SHORT EXERCISE
Pull every line that holds the word "piece" from the entries.

----------------

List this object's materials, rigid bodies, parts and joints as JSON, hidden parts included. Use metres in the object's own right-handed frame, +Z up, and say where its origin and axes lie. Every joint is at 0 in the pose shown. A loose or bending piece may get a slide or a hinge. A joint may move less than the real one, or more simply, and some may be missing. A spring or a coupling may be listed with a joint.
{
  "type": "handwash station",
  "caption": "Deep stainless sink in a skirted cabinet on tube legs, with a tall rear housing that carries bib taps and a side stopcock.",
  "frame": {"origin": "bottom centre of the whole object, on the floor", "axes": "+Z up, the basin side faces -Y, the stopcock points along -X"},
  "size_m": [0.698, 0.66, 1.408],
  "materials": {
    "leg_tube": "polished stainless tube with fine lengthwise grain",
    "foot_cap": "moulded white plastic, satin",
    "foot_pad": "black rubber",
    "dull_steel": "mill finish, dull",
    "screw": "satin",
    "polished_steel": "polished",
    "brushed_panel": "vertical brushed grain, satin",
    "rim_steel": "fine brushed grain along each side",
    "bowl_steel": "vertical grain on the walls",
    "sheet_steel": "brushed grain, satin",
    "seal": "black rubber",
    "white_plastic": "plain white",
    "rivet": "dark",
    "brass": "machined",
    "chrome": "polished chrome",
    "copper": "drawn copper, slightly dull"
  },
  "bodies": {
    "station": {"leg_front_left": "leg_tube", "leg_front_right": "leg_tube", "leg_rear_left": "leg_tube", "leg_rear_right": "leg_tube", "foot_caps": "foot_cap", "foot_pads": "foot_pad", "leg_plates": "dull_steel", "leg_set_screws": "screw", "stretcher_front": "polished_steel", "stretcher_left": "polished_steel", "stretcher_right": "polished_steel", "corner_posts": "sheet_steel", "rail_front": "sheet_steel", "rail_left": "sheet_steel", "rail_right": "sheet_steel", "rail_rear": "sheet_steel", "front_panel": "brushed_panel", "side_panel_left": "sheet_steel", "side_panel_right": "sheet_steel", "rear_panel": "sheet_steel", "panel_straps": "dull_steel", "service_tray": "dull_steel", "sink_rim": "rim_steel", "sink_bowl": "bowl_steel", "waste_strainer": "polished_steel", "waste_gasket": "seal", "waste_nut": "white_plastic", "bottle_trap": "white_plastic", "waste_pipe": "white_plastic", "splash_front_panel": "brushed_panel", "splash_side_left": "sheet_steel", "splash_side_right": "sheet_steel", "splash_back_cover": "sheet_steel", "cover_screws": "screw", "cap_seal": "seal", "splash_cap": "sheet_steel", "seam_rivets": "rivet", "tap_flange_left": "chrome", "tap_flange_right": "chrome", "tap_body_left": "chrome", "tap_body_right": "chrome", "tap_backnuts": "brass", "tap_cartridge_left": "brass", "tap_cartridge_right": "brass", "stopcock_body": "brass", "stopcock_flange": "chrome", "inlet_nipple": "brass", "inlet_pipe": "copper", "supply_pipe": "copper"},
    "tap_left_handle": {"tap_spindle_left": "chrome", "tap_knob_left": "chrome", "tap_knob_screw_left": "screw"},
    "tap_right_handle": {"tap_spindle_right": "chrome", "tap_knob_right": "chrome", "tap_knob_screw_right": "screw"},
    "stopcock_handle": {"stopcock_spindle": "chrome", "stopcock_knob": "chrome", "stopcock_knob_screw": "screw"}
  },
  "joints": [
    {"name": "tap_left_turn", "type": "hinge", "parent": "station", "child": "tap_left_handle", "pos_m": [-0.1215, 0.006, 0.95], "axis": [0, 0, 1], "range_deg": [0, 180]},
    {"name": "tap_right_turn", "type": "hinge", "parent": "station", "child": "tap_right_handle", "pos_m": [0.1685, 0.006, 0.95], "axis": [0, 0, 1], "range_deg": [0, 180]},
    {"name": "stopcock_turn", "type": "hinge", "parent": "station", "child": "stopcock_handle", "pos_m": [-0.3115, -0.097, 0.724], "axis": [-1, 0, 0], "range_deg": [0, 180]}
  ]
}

----------------

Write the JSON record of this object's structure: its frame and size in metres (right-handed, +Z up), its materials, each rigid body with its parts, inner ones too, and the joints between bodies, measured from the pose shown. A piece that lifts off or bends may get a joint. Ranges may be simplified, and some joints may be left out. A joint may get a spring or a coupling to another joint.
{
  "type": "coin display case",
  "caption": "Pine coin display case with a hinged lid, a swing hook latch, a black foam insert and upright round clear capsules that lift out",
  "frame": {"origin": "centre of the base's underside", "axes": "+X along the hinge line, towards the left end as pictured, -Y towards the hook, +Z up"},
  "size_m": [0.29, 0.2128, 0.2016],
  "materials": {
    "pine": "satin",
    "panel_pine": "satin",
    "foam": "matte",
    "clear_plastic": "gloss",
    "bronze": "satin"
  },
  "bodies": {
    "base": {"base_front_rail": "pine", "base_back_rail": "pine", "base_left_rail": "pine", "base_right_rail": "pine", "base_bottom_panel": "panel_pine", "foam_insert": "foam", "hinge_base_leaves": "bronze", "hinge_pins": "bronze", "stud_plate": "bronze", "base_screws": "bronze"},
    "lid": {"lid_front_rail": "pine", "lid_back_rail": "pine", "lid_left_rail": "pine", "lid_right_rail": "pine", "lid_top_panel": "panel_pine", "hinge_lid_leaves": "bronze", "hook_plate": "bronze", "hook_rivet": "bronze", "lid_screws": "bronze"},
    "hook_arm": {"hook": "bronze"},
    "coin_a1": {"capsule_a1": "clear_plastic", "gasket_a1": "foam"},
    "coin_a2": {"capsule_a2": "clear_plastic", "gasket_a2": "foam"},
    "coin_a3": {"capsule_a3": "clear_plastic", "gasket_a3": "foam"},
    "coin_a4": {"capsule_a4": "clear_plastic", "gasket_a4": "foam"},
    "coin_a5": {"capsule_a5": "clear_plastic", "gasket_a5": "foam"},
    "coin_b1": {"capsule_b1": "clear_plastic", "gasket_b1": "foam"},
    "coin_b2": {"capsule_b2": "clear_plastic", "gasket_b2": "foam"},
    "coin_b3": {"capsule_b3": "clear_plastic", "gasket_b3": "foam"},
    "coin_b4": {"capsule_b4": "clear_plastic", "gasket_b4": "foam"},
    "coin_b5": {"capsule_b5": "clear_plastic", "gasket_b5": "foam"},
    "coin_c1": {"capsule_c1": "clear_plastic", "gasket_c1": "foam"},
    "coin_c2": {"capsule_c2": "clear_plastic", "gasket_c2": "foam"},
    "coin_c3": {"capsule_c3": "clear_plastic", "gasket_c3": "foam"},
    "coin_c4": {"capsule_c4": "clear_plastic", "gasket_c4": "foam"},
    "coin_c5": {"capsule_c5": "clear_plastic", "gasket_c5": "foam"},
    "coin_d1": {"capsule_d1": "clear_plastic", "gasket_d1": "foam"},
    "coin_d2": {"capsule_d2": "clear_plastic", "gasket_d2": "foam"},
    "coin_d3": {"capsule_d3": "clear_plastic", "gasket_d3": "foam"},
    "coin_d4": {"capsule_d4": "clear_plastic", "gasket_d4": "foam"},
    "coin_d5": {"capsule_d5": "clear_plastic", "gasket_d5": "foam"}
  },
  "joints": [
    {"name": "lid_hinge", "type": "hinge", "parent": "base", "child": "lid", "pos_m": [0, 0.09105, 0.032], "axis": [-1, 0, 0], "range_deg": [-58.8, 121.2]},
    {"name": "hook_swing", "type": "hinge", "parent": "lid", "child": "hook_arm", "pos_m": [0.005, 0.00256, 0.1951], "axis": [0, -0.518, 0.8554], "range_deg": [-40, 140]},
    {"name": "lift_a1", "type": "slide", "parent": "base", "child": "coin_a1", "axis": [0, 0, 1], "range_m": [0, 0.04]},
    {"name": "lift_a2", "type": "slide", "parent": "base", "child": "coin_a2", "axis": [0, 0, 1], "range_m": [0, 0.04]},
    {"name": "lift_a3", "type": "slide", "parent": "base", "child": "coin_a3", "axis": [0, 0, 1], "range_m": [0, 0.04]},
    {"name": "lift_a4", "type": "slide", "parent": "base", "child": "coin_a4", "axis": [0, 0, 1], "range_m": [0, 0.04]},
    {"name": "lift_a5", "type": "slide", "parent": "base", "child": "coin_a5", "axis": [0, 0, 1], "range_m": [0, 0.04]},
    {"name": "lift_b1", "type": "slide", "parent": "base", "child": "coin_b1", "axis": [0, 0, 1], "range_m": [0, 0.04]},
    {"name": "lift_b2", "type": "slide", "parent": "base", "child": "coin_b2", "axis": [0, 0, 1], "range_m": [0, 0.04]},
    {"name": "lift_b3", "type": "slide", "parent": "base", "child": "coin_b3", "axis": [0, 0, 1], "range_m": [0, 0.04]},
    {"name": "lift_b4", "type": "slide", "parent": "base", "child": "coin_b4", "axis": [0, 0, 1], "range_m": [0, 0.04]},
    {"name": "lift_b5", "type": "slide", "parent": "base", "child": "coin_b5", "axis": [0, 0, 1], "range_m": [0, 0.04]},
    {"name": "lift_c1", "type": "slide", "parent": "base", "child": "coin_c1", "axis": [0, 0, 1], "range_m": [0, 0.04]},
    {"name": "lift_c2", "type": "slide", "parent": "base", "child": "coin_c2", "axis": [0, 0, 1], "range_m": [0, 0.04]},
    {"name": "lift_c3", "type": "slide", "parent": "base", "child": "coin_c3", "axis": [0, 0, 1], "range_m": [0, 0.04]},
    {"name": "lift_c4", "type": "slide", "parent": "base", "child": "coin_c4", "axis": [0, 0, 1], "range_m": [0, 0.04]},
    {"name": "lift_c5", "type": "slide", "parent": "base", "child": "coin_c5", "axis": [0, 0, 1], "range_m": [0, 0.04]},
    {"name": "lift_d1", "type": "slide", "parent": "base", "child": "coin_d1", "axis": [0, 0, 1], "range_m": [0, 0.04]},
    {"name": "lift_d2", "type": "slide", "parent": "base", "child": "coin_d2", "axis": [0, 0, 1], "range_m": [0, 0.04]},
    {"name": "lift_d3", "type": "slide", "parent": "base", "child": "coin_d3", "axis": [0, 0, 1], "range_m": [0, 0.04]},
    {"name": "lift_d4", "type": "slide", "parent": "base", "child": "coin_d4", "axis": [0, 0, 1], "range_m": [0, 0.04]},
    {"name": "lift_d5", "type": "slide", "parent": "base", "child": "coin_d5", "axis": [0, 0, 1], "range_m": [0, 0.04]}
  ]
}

----------------

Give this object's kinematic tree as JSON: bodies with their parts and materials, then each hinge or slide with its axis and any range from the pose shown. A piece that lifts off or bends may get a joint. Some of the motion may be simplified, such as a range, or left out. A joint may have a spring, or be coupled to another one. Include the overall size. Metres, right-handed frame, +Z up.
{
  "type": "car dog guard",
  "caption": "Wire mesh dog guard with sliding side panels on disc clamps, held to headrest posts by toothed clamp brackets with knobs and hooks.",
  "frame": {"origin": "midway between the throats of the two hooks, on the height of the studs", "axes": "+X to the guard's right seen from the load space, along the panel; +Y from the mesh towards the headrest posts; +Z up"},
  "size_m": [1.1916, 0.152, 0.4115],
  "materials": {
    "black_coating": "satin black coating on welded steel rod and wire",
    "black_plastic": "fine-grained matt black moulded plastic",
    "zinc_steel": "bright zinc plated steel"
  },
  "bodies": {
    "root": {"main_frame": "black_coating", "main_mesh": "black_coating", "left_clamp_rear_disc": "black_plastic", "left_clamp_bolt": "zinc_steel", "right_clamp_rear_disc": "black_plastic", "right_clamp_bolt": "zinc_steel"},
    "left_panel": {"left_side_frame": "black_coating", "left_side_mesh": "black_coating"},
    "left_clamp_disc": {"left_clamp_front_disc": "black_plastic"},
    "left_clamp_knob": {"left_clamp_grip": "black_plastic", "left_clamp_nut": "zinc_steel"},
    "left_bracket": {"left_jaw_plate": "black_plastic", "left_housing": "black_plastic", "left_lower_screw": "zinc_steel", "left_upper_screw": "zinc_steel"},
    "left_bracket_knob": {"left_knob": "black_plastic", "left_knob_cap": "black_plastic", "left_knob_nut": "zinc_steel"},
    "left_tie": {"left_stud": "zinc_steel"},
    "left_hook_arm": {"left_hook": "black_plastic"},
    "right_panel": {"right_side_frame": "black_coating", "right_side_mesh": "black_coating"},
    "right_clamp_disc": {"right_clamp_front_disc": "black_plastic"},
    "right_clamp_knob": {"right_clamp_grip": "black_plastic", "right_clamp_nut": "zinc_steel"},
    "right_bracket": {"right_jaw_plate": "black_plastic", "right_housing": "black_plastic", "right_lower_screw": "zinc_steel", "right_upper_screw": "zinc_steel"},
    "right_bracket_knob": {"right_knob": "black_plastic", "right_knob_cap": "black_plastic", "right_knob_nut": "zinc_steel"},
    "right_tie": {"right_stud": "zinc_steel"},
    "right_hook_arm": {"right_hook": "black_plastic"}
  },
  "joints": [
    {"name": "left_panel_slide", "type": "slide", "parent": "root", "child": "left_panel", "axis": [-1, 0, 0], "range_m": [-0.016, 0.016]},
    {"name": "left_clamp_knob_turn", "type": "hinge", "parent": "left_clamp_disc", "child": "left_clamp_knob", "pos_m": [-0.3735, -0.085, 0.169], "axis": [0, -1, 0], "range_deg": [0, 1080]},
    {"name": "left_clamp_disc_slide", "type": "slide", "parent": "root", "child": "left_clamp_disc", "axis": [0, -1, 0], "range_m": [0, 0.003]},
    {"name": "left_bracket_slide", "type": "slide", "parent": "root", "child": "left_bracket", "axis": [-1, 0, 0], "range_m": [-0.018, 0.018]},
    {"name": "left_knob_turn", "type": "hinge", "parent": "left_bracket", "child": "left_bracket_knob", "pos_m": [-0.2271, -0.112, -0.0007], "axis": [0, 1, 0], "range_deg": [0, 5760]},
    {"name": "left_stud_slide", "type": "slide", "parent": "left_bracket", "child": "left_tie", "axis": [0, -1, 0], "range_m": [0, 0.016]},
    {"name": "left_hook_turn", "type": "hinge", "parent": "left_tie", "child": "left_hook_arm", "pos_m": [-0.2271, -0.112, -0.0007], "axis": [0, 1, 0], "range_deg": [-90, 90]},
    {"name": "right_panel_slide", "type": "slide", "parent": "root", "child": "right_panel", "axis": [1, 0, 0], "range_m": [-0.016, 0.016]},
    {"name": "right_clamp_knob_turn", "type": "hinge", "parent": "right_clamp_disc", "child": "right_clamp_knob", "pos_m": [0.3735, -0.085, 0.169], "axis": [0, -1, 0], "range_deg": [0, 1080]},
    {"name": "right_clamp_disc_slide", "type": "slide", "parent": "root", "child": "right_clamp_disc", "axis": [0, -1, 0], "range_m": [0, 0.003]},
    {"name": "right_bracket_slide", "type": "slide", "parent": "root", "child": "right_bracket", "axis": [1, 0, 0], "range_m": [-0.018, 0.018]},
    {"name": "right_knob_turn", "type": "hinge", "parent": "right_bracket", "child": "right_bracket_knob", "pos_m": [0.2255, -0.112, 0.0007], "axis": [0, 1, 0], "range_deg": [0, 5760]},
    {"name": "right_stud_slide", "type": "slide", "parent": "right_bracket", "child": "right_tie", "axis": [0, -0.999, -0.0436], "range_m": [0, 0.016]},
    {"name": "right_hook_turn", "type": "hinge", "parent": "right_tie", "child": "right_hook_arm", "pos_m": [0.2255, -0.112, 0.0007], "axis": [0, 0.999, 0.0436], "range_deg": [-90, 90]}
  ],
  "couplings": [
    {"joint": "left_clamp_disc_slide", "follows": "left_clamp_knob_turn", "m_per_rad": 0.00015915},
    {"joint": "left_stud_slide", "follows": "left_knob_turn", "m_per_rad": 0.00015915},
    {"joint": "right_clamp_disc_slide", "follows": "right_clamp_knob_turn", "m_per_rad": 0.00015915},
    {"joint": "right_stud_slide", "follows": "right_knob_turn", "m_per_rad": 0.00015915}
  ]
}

----------------

REPLY
List this object's materials, rigid bodies, parts and joints as JSON, hidden parts included. Use metres in the object's own right-handed frame, +Z up, and say where its origin and axes lie. Every joint is at 0 in the pose shown. A loose or bending piece may get a slide or a hinge. A joint may move less than the real one, or more simply, and some may be missing. A spring or a coupling may be listed with a joint.
Write the JSON record of this object's structure: its frame and size in metres (right-handed, +Z up), its materials, each rigid body with its parts, inner ones too, and the joints between bodies, measured from the pose shown. A piece that lifts off or bends may get a joint. Ranges may be simplified, and some joints may be left out. A joint may get a spring or a coupling to another joint.
Give this object's kinematic tree as JSON: bodies with their parts and materials, then each hinge or slide with its axis and any range from the pose shown. A piece that lifts off or bends may get a joint. Some of the motion may be simplified, such as a range, or left out. A joint may have a spring, or be coupled to another one. Include the overall size. Metres, right-handed frame, +Z up.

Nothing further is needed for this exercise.